I've come to the conclusion that, apart from journalists, those who continually publish blog posts have much too much time on their hands. Either that or their private lives are in tatters and they're desperately seeking contact with a supposed better world outside. Why have I reached this possibly controversial and provocative point of view? Because when I posted a lot I had too much time on my hands and was basically neglecting my nearest and dearest. I'm basing my evidence for this on the fact I currently have an awful lot of work to deal with and, consequently, have no interest in posting my vacuous witterings on French Fingers. My nearest and dearest are a long way away in darkest Toulouse and that's no fun, particularly as I've not seen or spoken to the Fingernails for about two weeks, mostly due to my workload here in Northern Bavaria but partly due to Mrs. F's computer developing tummy ache and needing a bit of TLC. At least, that's what she told me…If they'd been available and I'd have had half an hour spare you can be sure I'd have spent it skyping with them and not posting pictures of Denise Milani's tits on my blog.

As I can't really reveal anything about the project I'm working on I feel a bit hamstrung. I suppose I could go on about all the other exciting, X-rated things I do when not in rehearsal, like, er, getting up early to go the bakery, doing half an hour of yoga every morning or religiously packing a thermos of yerba maté in my rucksack every day, but I think you'd all rather be drooling over Denise Milani's tits, wouldn't you? And there's my dilemma. I can't comment sardonically on Bayreuth as it does what it says on the tin and my sense of humour has worn thin with the centre of Toulouse, which is just a rather attractive, selfish open sewer. Our bijou rat cage is back on the market, so if anybody wants to get up close and dirty with our delightful neighbours just tip me the wink and it's yours for three hundred grand. The real estate prices in French cities are utterly ridiculous: a friend of mine bought a 300 sqm house in Bad Berneck, here in Oberfranken  - in need of renovation, admittedly - with two acres of land for €36000 two years ago. The house next door to him is on sale as we speak. It has a garden and passarelles and is about 250 sqm. Yours for €25000. Needs work, but still…Incredible to think our 66sqm will probably go for between €270000 - 290000. We're keeping the little studio in the same building and paying through the nose for a new window, a new door and new God knows what else. It's one square foot too small to be let officially so it'll all have to be informal stuff. Possibly a blessing in a land seemingly exclusively populated by non-paying tenants.

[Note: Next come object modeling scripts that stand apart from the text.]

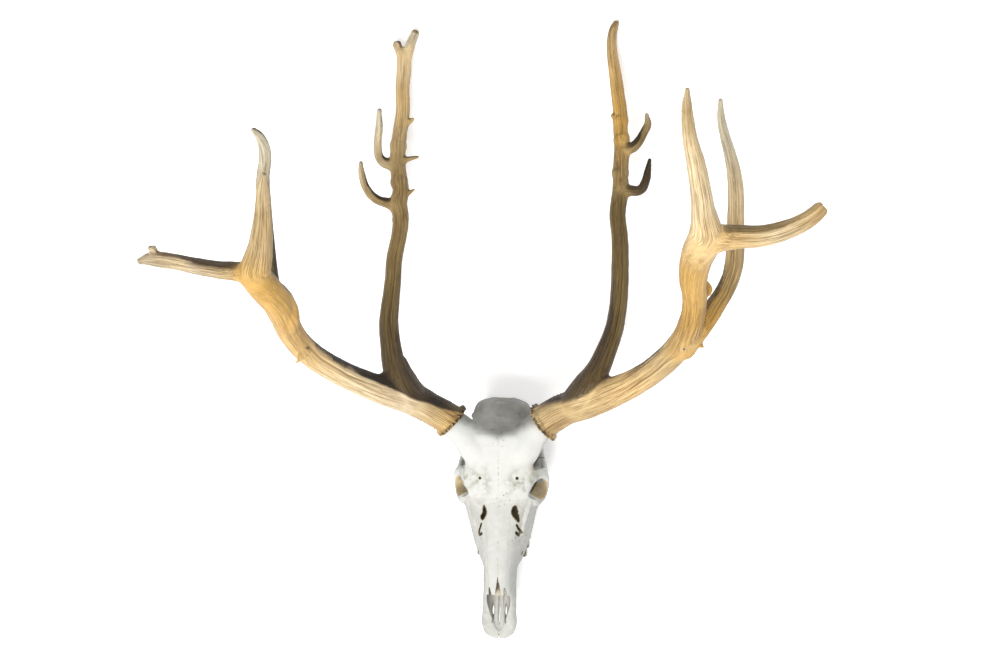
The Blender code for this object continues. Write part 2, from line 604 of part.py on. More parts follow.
def part_bones(skull, cutters):
    """Take the skull apart at its main seams, each a hair wide."""
    made = []
    rest = skull
    for side, sign in (("left", -1), ("right", 1)):
        def cheek(grow, sign=sign):
            low, high = CHEEK_BOX
            xs = sorted((sign * (low[0] - grow), sign * high[0]))
            return box("cheek", (xs[0], low[1] - grow, low[2] - grow), (xs[1], high[1] + grow, high[2] + grow),
                       cutters)
        piece, rest = take_off(rest, f"cheekbone_{side}", cheek, cutters)
        made.append(piece)

    roof = eased([(row[0], row[1][1]) for row in OUTLINE], 6)

    def nasal_strip(grow):
        rings = []
        for y, half_width in NASALS:
            low = np.interp(y, roof[:, 0], roof[:, 1]) - NASAL_DEPTH - grow
            half_width = half_width + grow
            rings.append([(-half_width, y, low), (half_width, y, low), (half_width, y, low + 30),
                          (-half_width, y, low + 30)])
        rings[0] = [(x, y - grow, z) for x, y, z in rings[0]]
        rings[-1] = [(x, y + grow, z) for x, y, z in rings[-1]]
        return loft("nasal_strip", rings, cutters)
    nasals, rest = take_off(rest, "nasal_bone", nasal_strip, cutters)
    made += halves(nasals, "nasal_bone", cutters)
    snout, rest = take_off(rest, "premaxilla", seam_side(SNOUT_SEAM, True, cutters), cutters)
    made += halves(snout, "premaxilla", cutters)
    face, rest = take_off(rest, "maxilla", seam_side(BROW_SEAM, True, cutters), cutters)
    made += halves(face, "maxilla_with_teeth", cutters)

    def crown(grow):
        rings = []
        for y, half_width in CROWN_WIDTH:
            w = half_width + grow
            low = CROWN_DROP + grow
            rings.append([(-w, y, 180), (-w, y, low), (-95, y, low), (-95, y, -10), (95, y, -10), (95, y, low),
                          (w, y, low), (w, y, 180)])
        back = loft("crown", rings, cutters)
        return combine(back, seam_side(CROWN_SEAM, False, cutters)(grow), "INTERSECT")
    back, rest = take_off(rest, "braincase", crown, cutters)
    made.append(back)
    made += halves(rest, "frontal_bone", cutters)
    return made


def main():
    clear_scene()
    pieces = new_collection("deer_skull_with_antlers")
    cutters = new_collection("cutters")
    made = part_bones(make_skull(cutters), cutters)
    bones = [thing.name for thing in made]
    for side in ("left", "right"):
        made += make_antler(side, cutters)
    rest = bpy.data.objects.new("rest", None)
    pieces.objects.link(rest)
    rest.rotation_euler = (math.radians(-REST_TILT), 0, 0)
    rest.location = Vector(REST_SHIFT) * MM
    for thing in made:
        cutters.objects.unlink(thing)
        pieces.objects.link(thing)
        tidy(thing)
        thing.data.materials.clear()
        if thing.name in bones:
            finish = bone_material(f"{thing.name}_bone", (0.80, 0.79, 0.75), 0.75)
        else:
            finish = bone_material(f"{thing.name}_antler", (0.55, 0.38, 0.20), 0.75)
        thing.data.materials.append(finish)
        thing.parent = rest


main()
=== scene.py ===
"""Deer skull with antlers, dressed: bleached bone, worn teeth and two weathered antlers."""
import math

import bmesh
import bpy
import numpy as np
from mathutils import Euler, Matrix, Vector, kdtree, noise
from mathutils.bvhtree import BVHTree


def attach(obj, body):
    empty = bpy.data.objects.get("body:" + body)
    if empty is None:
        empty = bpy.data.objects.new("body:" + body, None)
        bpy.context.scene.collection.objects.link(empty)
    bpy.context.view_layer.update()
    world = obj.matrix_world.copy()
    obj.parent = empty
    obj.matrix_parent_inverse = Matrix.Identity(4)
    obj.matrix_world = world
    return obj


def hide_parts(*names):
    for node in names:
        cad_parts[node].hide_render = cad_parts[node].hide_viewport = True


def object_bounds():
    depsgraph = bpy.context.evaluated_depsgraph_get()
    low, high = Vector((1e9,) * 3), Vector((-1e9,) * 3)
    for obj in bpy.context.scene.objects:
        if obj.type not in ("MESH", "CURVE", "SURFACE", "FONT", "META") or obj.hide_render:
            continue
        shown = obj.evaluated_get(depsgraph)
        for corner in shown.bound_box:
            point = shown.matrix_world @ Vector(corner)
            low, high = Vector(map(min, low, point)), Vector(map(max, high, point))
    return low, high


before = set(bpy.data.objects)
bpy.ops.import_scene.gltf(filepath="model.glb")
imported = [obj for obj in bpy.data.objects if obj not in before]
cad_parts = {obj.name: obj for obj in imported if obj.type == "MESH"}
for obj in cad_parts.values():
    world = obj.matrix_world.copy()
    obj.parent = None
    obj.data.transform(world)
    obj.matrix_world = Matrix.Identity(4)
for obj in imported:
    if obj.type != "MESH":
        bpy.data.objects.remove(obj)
solid_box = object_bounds()

# ---------------------------------------------------------------- the place where it lies
# The skull lies on a wide pale floor under soft studio light, tipped back on its hind tines and on the
# bony processes beside the neck joint.  The camera looks down on it, square to the face.  Everything
# below is shaped in the skull's own frame, in millimetres: the nose tip at y 0, the teeth's plane at z 0.
MM = 0.001
LYING = Matrix.Translation((0.0035, -0.510, 0.04795)) @ Matrix.Rotation(math.radians(-9.9), 4, "X")

bpy.ops.object.select_all(action="DESELECT")
bpy.ops.mesh.primitive_plane_add(size=14, location=(0, 0, -0.0004))
floor = bpy.context.object
floor.name = "floor"
paint = bpy.data.materials.new("floor_paint")
paint.use_nodes = True
pale_matt = {"Base Color": (0.96, 0.96, 0.96, 1), "Roughness": 0.9, "Specular IOR Level": 0.1,
             "Emission Color": (1, 1, 1, 1), "Emission Strength": 0.28}
for socket, value in pale_matt.items():
    paint.node_tree.nodes["Principled BSDF"].inputs[socket].default_value = value
floor.data.materials.append(paint)


def soft_box(name, place, aim, power, tint, width=4.0):
    """A square studio light, with its place and aim in metres."""
    lamp = bpy.data.lights.new(name, "AREA")
    lamp.shape = "SQUARE"
    lamp.size = width
    lamp.energy = power
    lamp.color = tint
    stand = bpy.data.objects.new(name, lamp)
    bpy.context.scene.collection.objects.link(stand)
    stand.location = place
    stand.rotation_mode = "QUATERNION"
    stand.rotation_quaternion = (Vector(aim) - Vector(place)).to_track_quat("-Z", "Y")


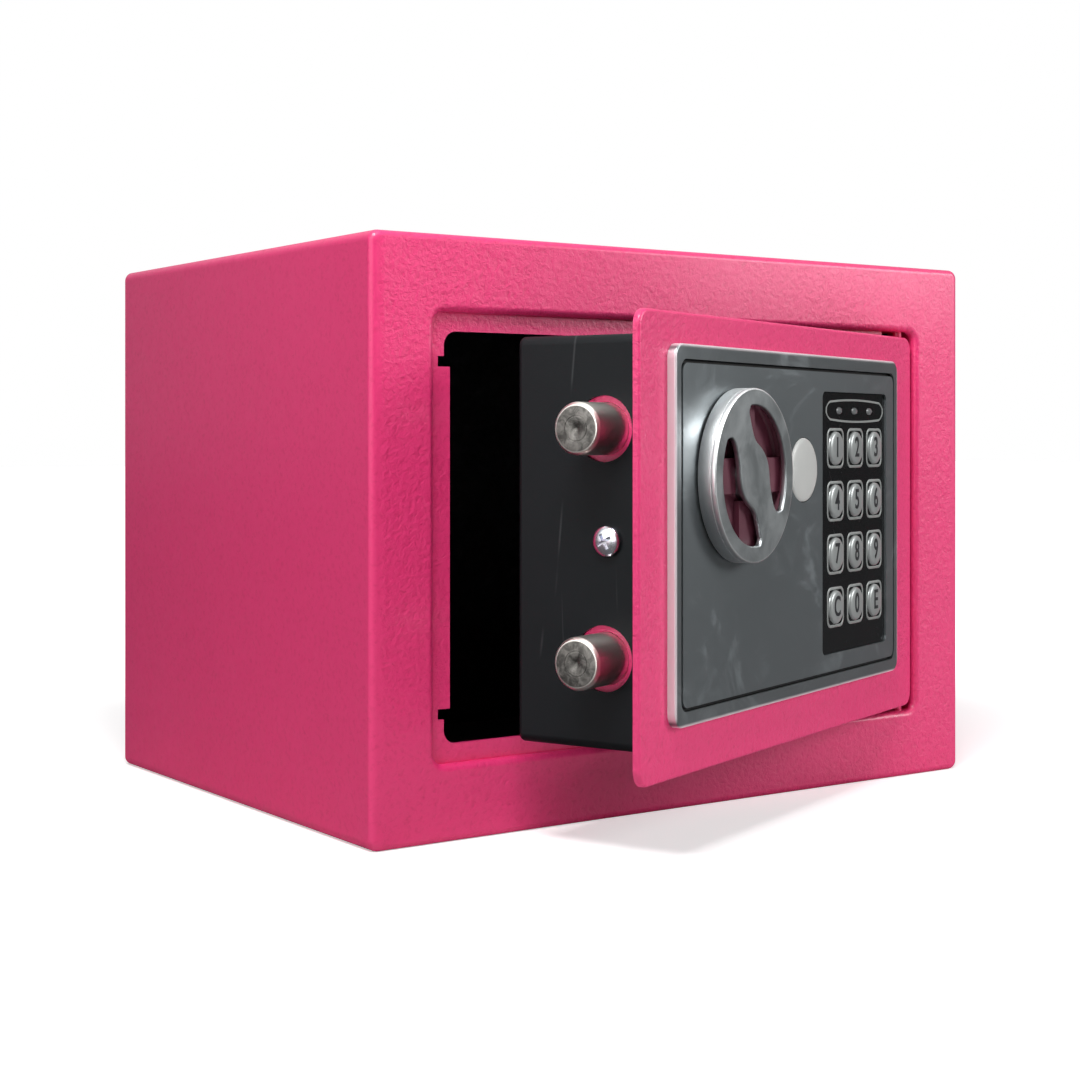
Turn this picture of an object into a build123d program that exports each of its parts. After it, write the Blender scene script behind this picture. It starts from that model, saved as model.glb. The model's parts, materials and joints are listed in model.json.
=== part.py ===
from build123d import *
from math import cos, pi, radians, sin
import os

os.makedirs("parts", exist_ok=True)

# A small steel safe with a keypad lock. Millimetres, +Z up, origin at the centre of the cabinet's
# underside, front face towards -Y. The door hangs on two pins at the right and stands part open.

# ---- cabinet ----
cabinet_width = 230.0
cabinet_depth = 170.0
cabinet_height = 170.0
sheet = 1.5               # steel of the cabinet and of the brackets
cabinet_corner = 3.0      # outside corner radius of the folded wrap
frame_turn = 4.0          # how far the front frame's rim turns back to meet the wrap
frame_edge = 2.0          # rounding of the front frame's outer edge
border_side = 20.5        # front face left and right of the opening
border_end = 21.7         # front face above and below the opening
opening_corner = 3.5
opening_bend = 2.0        # outer radius where the front face turns into the recess
recess_depth = 2.8        # front face to the ledge that the closed door rests on
ledge_side = 4.6          # ledge width at the free side
ledge_end = 5.3           # ledge width above and below
ledge_corner = 4.0        # rounding of the ledge's inner corners
strike_extra = 2.0        # how much further the strike flange stands in than the ledge
strike_end_gap = 10.0     # ledge corner to the strike flange's relief notch
notch_width = 3.0
pocket_width = 13.0       # part of the recess at the hinge side that has no ledge
pocket_depth = 13.0
anchor_hole = 10.0        # diameter of the wall and floor fixing holes
anchor_spacing = 120.0
felt = 1.5
felt_gap = 0.1

# ---- door ----
plate_gap_side = 2.3      # opening edge to closed door plate, hinge side
plate_gap_free = 3.1      # the same at the free edge
plate_gap_end = 2.0
plate = 2.0               # thickness of the door plate
plate_corner = 4.5
plate_edge = 0.9          # rounding of the door plate's front edge
open_angle = 22.4         # degrees that the door stands open
hinge_inset = 2.4         # pin axis from the door plate's hinge edge
hinge_setback = 4.0       # pin axis behind the door plate's front face
pin_radius = 1.5
pin_clearance = 0.05
ear = 2.5                 # thickness of the door's hinge ears
ear_drop = 1.2            # ear below the top edge of the door plate
bracket_plate = 3.0       # thickness of the doubler that carries each pin

# ---- front panel ----
panel_width = 151.2
panel_height = 100.6
panel_margin = 14.6       # door's free edge to the panel
panel_lift = 2.5          # panel centre above the door's centre
panel_depth = 2.5         # panel front above the door plate
panel_corner = 4.0
panel_floor = 0.8
rim_side = 3.0
rim_end = 4.0
groove = 1.0              # gap between rim and face plate
keypad_width = 49.2
keypad_height = 79.2
keypad_margin = 9.9       # keypad's hinge side to the panel's edge
keypad_drop = 0.6         # keypad plate below the panel's face
keypad_offset = 11.0      # keypad plate's top below the panel's top
key_pitch_x = 15.0
key_pitch_z = 16.15
key_radius = 5.1
key_clearance = 0.15
key_flange = 1.0          # how much wider the hidden flange is than the key
key_rise = 1.0            # key top above the keypad plate
key_travel = 0.8
led_pitch = 11.6
led_drop = 5.5            # indicator row below the keypad plate's top edge
board = 1.6

# ---- knob and bolt work ----
knob_radius = 24.0
knob_from_edge = 49.6     # knob axis from the door's free edge
knob_height = 102.7
knob_gap = 0.4            # knob to panel face
knob_length = 5.4
knob_wall = 1.5
knob_angle = 55.0         # degrees from drawn to thrown
spindle_radius = 4.0
spindle_clearance = 0.05
bolt_radius = 7.1
bolt_heights = (53.6, 115.5)
bolt_setback = 22.6       # bolt axis behind the door plate's front face
bolt_end = 5.9            # drawn bolt's end from the door's free edge
bolt_length = 32.0
bolt_chamfer = 1.0
bolt_guide_clearance = 0.1
bolt_travel = 9.0
neck_radius = 4.0
pin_slot_clearance = 0.15
drive_pin_radius = 2.0
carriage_setback = 12.5   # front of the carriage plate behind the door's front face
carriage = 2.0
stud_radius = 2.5
stud_slot_clearance = 0.2
plunger_radius = 2.5
plunger_travel = 4.0

# ---- lock cover ----
cover_setback = 20.0      # door's free edge to the cover
cover_width = 144.0
cover_gap_end = 2.0       # ledge to the cover's top and bottom
cover_depth = 50.2        # cover's back behind the door plate's front face
cover_wall = 1.2
cover_edge = 2.4
bolt_hole = 9.0           # radius of the cover's holes for the bolts
screw_height = 85.3
screw_setback = 21.2
screw_radius = 2.0

# ---- key lock and its cap ----
lock_from_edge = 93.1
lock_height = 103.6
cap_radius = 9.4
lock_radius = 8.0
plug_radius = 5.5
plug_clearance = 0.05

# ---- batteries ----
cell_radius = 7.0
cell_length = 50.0
cell_count = 4
cell_gap = 0.6
tray_wall = 1.5
lid = 1.5
lid_gap = 0.3

# ---- derived places, in the closed position ----
front_y = -cabinet_depth / 2
back_y = cabinet_depth / 2
mid_z = cabinet_height / 2
inside_width = cabinet_width - 2 * sheet
inside_height = cabinet_height - 2 * sheet
opening_width = cabinet_width - 2 * border_side
opening_height = cabinet_height - 2 * border_end
plate_height = opening_height - 2 * plate_gap_end
opening_right = opening_width / 2
plate_left = plate_gap_free - opening_right
plate_right = opening_right - plate_gap_side
plate_width = plate_right - plate_left
plate_top = mid_z + plate_height / 2
opening_top = mid_z + opening_height / 2
opening_bottom = mid_z - opening_height / 2
hinge_x = plate_right - hinge_inset
hinge_y = front_y + hinge_setback
ledge_back = recess_depth + sheet
strike_x = -opening_width / 2 + ledge_side + strike_extra
strike_depth = bolt_setback - bolt_radius - 0.5
strike_height = opening_height - 2 * ledge_end - 2 * strike_end_gap

panel_x = plate_left + panel_margin + panel_width / 2
panel_z = mid_z + panel_lift
face_width = panel_width - 2 * (rim_side + groove)
face_height = panel_height - 2 * (rim_end + groove)
keypad_x = panel_x + panel_width / 2 - keypad_margin - keypad_width / 2
keypad_z = panel_z + panel_height / 2 - keypad_offset - keypad_height / 2
keypad_front = panel_depth - keypad_drop
keys_x = keypad_x + 1.0
top_row_z = keypad_z + keypad_height / 2 - 17.0
led_z = keypad_z + keypad_height / 2 - led_drop

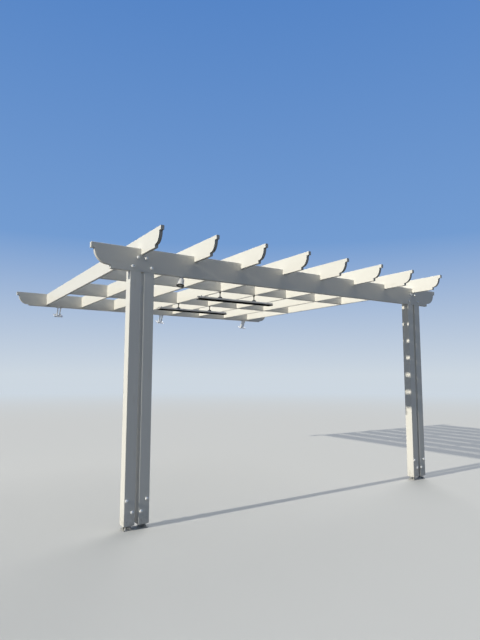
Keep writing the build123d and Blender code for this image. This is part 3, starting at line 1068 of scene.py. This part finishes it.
def addFloor():
    # Level disc that fades into the backdrop's lowest colour far out, so that no horizon shows.
    points, faces = turned([0.0, surroundings["floorReach"]], [0.0, 0.0], surroundings["floorSides"])
    mesh = bpy.data.meshes.new("floor")
    mesh.from_pydata(points.tolist(), [], faces[:, ::-1].tolist())
    mesh.validate()
    floor = bpy.data.objects.new("floor", mesh)
    bpy.context.scene.collection.objects.link(floor)
    material = bpy.data.materials.new("pale_floor")
    material.use_nodes = True
    tree = material.node_tree
    tree.nodes.clear()
    seen = seenDirectly(tree)
    shade = tinted(tree, seen, surroundings["floorBounce"], surroundings["floor"])
    matt = addNode(tree, "BsdfDiffuse", {"Color": shade})
    beyond = addNode(tree, "Emission", {"Color": surroundings["horizon"], "Strength": 1.0})
    outward = addNode(tree, "VectorMath", {0: objectPlace(tree)}, operation="LENGTH").node.outputs["Value"]
    fade = between(tree, outward, surroundings["fadeStart"], surroundings["fadeEnd"])
    fade.node.interpolation_type = "SMOOTHSTEP"
    surface = addNode(tree, "MixShader", {0: times(tree, fade, seen), 1: matt, 2: beyond})
    output = tree.nodes.new("ShaderNodeOutputMaterial")
    tree.links.new(surface, output.inputs["Surface"])
    mesh.materials.append(material)


def addWorld():
    # The backdrop goes from horizon to middle to top colour with the height that a ray looks at.
    world = bpy.data.worlds.new("studio")
    world.use_nodes = True
    tree = world.node_tree
    tree.nodes.clear()
    height = axisOf(tree, tree.nodes.new("ShaderNodeTexCoord").outputs["Generated"], 2)
    lower = between(tree, height, 0.0, surroundings["middleHeight"])
    higher = between(tree, height, surroundings["middleHeight"], surroundings["topHeight"])
    backdrop = tinted(tree, lower, surroundings["horizon"], surroundings["middle"])
    backdrop = tinted(tree, higher, backdrop, surroundings["top"])
    colour = tinted(tree, seenDirectly(tree), surroundings["skyFill"], backdrop)
    background = addNode(tree, "Background", {"Color": colour, "Strength": 1.0})
    output = tree.nodes.new("ShaderNodeOutputWorld")
    tree.links.new(background, output.inputs["Surface"])
    bpy.context.scene.world = world


def addLamp(name, look):
    # Distant lamp whose own Z points back at where it stands: up by the elevation, round by the bearing.
    light = bpy.data.lights.new(name, "SUN")
    light.energy = look["strength"]
    light.color = look["colour"]
    light.angle = math.radians(look["softness"])
    lamp = bpy.data.objects.new(name, light)
    lamp.rotation_euler = (0, math.radians(90 - look["elevation"]), math.radians(look["bearing"]))
    bpy.context.scene.collection.objects.link(lamp)


def addCamera():
    # Stands where the photo was taken from; the lens is given in pixels of the image's height.
    view = bpy.data.cameras.new("photo_view")
    view.sensor_width = photoCamera["sensor"]
    view.lens = photoCamera["focalPixels"] / photoCamera["imageHeight"] * photoCamera["sensor"]
    view.clip_end = photoCamera["farthest"]
    camera = bpy.data.objects.new("photo_view", view)
    camera.location = photoCamera["place"]
    camera.rotation_euler = (math.pi / 2 + photoCamera["tilt"], photoCamera["roll"], -photoCamera["turn"])
    bpy.context.scene.collection.objects.link(camera)
    bpy.context.scene.camera = camera


addFloor()
addWorld()
addLamp("key_light", keyLight)
addLamp("soft_light", softLight)
addCamera()
bpy.context.scene.view_settings.view_transform = "Standard"
print("floor, light and camera set")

I'm off to bed. Not content with boring you rigid I've managed to do it to myself.

Thursday, 20 June 2013

Biblical weather in Bayreuth

This place is full of extremes: if it's not Wagner-related scandal it's either incredibly cold (rumoured to be the coldest place in Germany in the winter) or eye-meltingly hot. It was freezing when I got here nearly three weeks ago and the last few days have been up in the 30°s Centigrade (does anyone say 'Centigrade' any more? Thought not). The high pressure won out this afternoon and Noah sailed back past my house in his Arc after making his outbound journey a couple of weeks ago. It started around 3pm and there's still rain, thunder and lightning now, at nearly ten o'clock in the evening. Hailstones the size of gobstoppers fell out of the sky. I filmed a bit of it and will send it off to the Fingernails. God bless technology, even if I'm practically illiterate in that regard.

I'd love to write about the production I'm doing but we're all sworn to secrecy. Suffice to say that musically and visually it could make history. The sets are the most remarkable constructions I've ever seen on any stage, anywhere, and our conductor is exceptional. The orchestra responds exremely well to him and that's never a bad sign. The cast is of a very high standard and that's all I can really say. No sneaky, behind-the-scenes photos, no names, no nothing. Sorry, I'm pretty hopeless, I know.